— Input material —
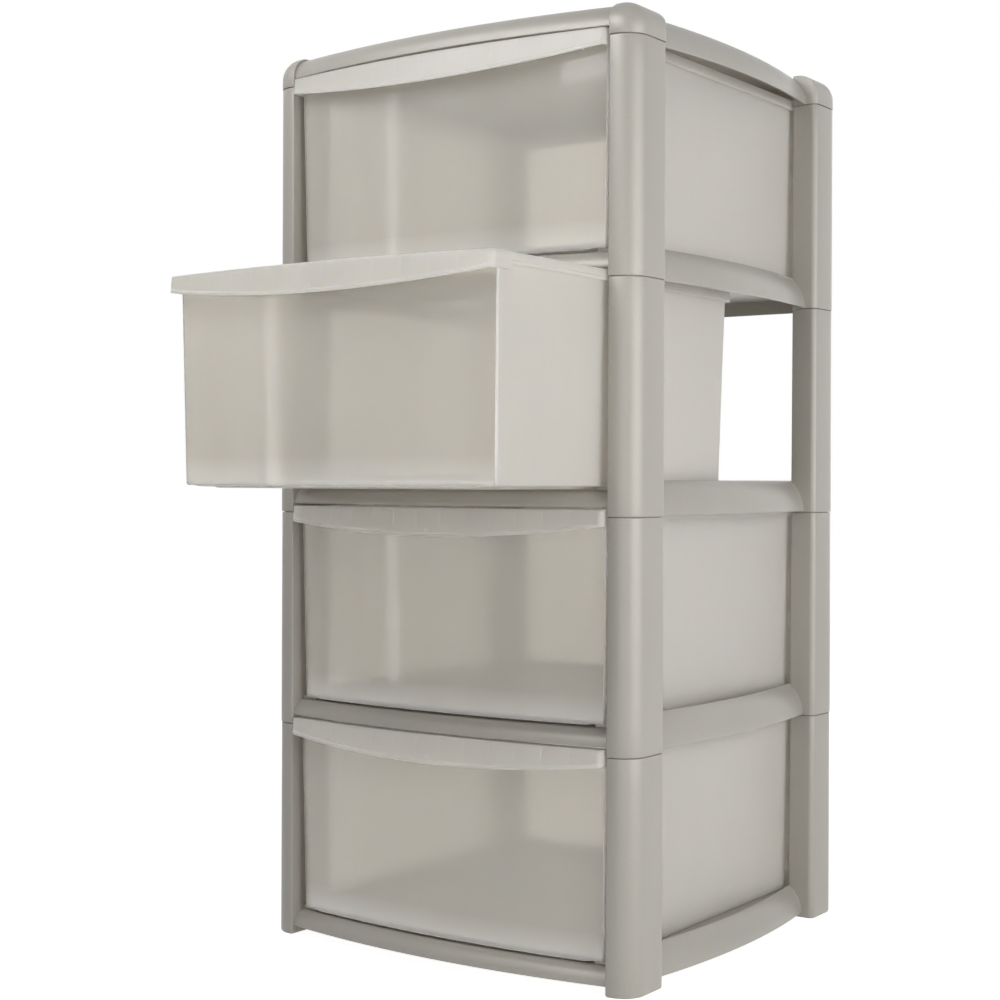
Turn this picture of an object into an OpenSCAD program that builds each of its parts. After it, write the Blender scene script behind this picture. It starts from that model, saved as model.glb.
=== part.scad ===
// Four-drawer storage tower in moulded plastic: shelf frames and hollow corner posts that plug
// together, a domed top panel and four translucent drawers that slide out to the front.
// Units are millimetres, +Z is up and the drawers open towards -Y.

/* [Tower] */
// Width over the outside of the corner posts
tower_w = 400; // [380:5:440]
// Depth over the outside of the corner posts
tower_d = 398; // [380:2:440]
// Height of one storey, from post seam to post seam
level_pitch = 200; // [190:1:240]
// How far the second drawer from the top stands open
drawer_out = 158; // [0:1:240]

/* [Posts] */
// Width of a post across the front of the tower
post_w = 26; // [24:0.5:32]
// Depth of a post along the side of the tower
post_d = 54; // [48:1:64]
// Radius of a post's outer corner, at the corner of the tower
post_corner_r = 22; // [14:0.5:23]
// Radius of a post's outer edge where it faces the side opening
post_edge_r = 6; // [3:0.5:8]
// Wall of a post
post_wall = 2.4; // [1.8:0.1:3]
// Depth that a shelf's plug reaches down into the post below
plug_down = 14; // [8:1:30]
// Height that a shelf's plug reaches up into its own post
plug_up = 40; // [34:1:60]

/* [Rails] */
// Height of a front rail's lower edge above the seam
front_rail_lift = 8; // [7:0.5:9]
// Height of a front rail
front_rail_h = 14.5; // [12:0.5:14.5]
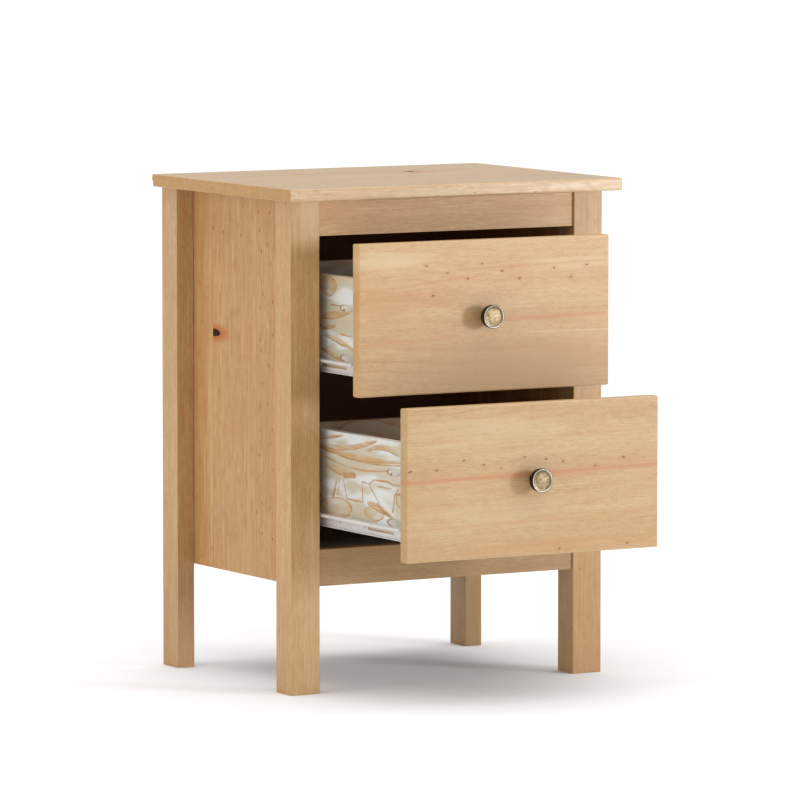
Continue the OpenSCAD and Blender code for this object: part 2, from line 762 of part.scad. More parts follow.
at_upper_drawer() drawer_front();  // upper_drawer_front
at_upper_drawer() drawer_side(LEFT);  // upper_drawer_left_side
at_upper_drawer() drawer_side(RIGHT);  // upper_drawer_right_side
at_upper_drawer() drawer_back();  // upper_drawer_back
at_upper_drawer() drawer_bottom();  // upper_drawer_bottom
at_upper_drawer() knob();  // upper_drawer_knob
at_upper_drawer() knob_screw();  // upper_drawer_knob_screw
at_upper_drawer() pocket_screws();  // upper_drawer_pocket_screws
at_upper_drawer() box_screws();  // upper_drawer_back_screws
at_upper_drawer() at_drawer_rail(LEFT) drawer_rail();  // upper_left_drawer_rail
at_upper_drawer() at_drawer_rail(RIGHT) drawer_rail();  // upper_right_drawer_rail
at_upper_drawer() drawer_rail_screws();  // upper_drawer_rail_screws
at_upper_drawer() drawer_roller_rivets();  // upper_drawer_roller_rivets
at_upper_drawer() at_drawer_rail(LEFT) drawer_roller();  // upper_left_drawer_roller
at_upper_drawer() at_drawer_rail(RIGHT) drawer_roller();  // upper_right_drawer_roller

at_lower_drawer() drawer_front();  // lower_drawer_front
at_lower_drawer() drawer_side(LEFT);  // lower_drawer_left_side
at_lower_drawer() drawer_side(RIGHT);  // lower_drawer_right_side
at_lower_drawer() drawer_back();  // lower_drawer_back
at_lower_drawer() drawer_bottom();  // lower_drawer_bottom
at_lower_drawer() knob();  // lower_drawer_knob
at_lower_drawer() knob_screw();  // lower_drawer_knob_screw
at_lower_drawer() pocket_screws();  // lower_drawer_pocket_screws
at_lower_drawer() box_screws();  // lower_drawer_back_screws
at_lower_drawer() at_drawer_rail(LEFT) drawer_rail();  // lower_left_drawer_rail
at_lower_drawer() at_drawer_rail(RIGHT) drawer_rail();  // lower_right_drawer_rail
at_lower_drawer() drawer_rail_screws();  // lower_drawer_rail_screws
at_lower_drawer() drawer_roller_rivets();  // lower_drawer_roller_rivets
at_lower_drawer() at_drawer_rail(LEFT) drawer_roller();  // lower_left_drawer_roller
at_lower_drawer() at_drawer_rail(RIGHT) drawer_roller();  // lower_right_drawer_roller
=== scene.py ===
"""Dresses the nightstand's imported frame: lacquered pine boards, whitewashed drawer boxes,
enamelled roller slides and antique brass knobs, on a pale studio floor."""
import math
import random

import bmesh
import bpy
from bpy.props import FloatProperty, FloatVectorProperty, IntProperty, PointerProperty
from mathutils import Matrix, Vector


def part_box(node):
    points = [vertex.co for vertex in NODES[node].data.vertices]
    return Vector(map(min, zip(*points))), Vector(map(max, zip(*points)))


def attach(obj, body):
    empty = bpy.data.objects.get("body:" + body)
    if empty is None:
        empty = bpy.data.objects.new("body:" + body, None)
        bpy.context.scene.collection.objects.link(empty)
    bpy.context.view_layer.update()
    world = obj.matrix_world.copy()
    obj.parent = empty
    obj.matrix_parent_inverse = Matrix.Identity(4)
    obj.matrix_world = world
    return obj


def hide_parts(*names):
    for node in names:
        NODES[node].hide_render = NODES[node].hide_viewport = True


bl_info = {
    "name": "Nightstand",
    "version": (1, 0, 0),
    "blender": (4, 5, 0),
    "location": "View3D > Sidebar > Nightstand",
    "description": "Builds and finishes a pine nightstand with two drawers around its packed frame",
    "category": "Object",
}

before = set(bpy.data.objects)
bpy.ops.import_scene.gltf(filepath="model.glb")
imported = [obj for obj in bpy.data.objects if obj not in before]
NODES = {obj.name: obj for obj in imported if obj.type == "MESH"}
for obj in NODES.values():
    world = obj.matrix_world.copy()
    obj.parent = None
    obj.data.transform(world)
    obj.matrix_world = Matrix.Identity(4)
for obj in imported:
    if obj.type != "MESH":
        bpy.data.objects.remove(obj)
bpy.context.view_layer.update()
MM = 0.001
LEVELS = ("upper", "lower")
SIDES = ("left", "right")
X, Y, Z = 0, 1, 2


# ---- Settings ----

def colour(name, description, default):
    """A colour setting in linear light."""
    return FloatVectorProperty(
        name=name, description=description, subtype="COLOR", size=3, min=0.0, max=1.0, default=default
    )


def length(name, description, default):
    """A length setting in metres."""
    return FloatProperty(name=name, description=description, subtype="DISTANCE", unit="LENGTH",
                         min=0.0, default=default)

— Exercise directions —
The first line to be transcribed is the one containing "at_lower_drawer() at_drawer_rail(LEFT) drawer_roller();", and the last is the one containing "from mathutils import Matrix, Vector". Transcribe exactly those lines and nothing else.

— Result —
at_lower_drawer() at_drawer_rail(LEFT) drawer_roller();  // lower_left_drawer_roller
at_lower_drawer() at_drawer_rail(RIGHT) drawer_roller();  // lower_right_drawer_roller
=== scene.py ===
"""Dresses the nightstand's imported frame: lacquered pine boards, whitewashed drawer boxes,
enamelled roller slides and antique brass knobs, on a pale studio floor."""
import math
import random

import bmesh
import bpy
from bpy.props import FloatProperty, FloatVectorProperty, IntProperty, PointerProperty
from mathutils import Matrix, Vector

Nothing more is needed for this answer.